Repeat, exactly as written, every line from the one holding "Reconstruct the object" through the one holding "from math import cos, radians, tan". Leave out all other lines.

[Records contained in a dataset]
* * * * * * *

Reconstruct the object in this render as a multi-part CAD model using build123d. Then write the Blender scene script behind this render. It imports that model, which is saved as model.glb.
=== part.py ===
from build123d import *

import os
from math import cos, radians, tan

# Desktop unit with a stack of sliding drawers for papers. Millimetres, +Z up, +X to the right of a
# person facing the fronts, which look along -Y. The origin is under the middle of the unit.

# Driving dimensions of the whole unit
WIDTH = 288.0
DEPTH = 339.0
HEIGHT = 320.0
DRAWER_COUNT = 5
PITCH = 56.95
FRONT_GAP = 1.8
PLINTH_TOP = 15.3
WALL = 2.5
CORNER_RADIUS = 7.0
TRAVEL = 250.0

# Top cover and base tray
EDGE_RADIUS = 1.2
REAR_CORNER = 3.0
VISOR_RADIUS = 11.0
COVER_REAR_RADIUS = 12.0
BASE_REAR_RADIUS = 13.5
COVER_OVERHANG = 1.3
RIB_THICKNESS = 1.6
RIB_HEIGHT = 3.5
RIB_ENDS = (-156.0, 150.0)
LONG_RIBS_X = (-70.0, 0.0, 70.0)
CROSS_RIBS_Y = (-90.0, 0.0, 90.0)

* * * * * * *

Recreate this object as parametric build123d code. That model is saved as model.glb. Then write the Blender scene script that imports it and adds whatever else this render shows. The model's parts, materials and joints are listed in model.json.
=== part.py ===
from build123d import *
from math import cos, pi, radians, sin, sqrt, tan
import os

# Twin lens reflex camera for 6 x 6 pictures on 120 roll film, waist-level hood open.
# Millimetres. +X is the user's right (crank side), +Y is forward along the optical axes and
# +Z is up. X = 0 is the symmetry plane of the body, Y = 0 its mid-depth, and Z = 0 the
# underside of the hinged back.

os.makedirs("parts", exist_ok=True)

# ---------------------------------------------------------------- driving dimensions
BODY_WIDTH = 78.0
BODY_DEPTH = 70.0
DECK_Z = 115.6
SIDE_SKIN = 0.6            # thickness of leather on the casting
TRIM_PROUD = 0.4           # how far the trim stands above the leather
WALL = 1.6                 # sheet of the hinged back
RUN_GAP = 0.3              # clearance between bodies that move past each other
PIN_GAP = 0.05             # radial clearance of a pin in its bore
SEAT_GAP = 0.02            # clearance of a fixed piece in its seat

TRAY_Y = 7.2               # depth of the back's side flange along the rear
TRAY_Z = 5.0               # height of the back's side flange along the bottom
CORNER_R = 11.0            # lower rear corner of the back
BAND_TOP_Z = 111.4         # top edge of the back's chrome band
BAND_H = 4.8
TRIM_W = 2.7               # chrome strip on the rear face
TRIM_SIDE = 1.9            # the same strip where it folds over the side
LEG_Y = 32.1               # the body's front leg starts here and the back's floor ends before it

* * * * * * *

### Solution
Reconstruct the object in this render as a multi-part CAD model using build123d. Then write the Blender scene script behind this render. It imports that model, which is saved as model.glb.
=== part.py ===
from build123d import *

import os
from math import cos, radians, tan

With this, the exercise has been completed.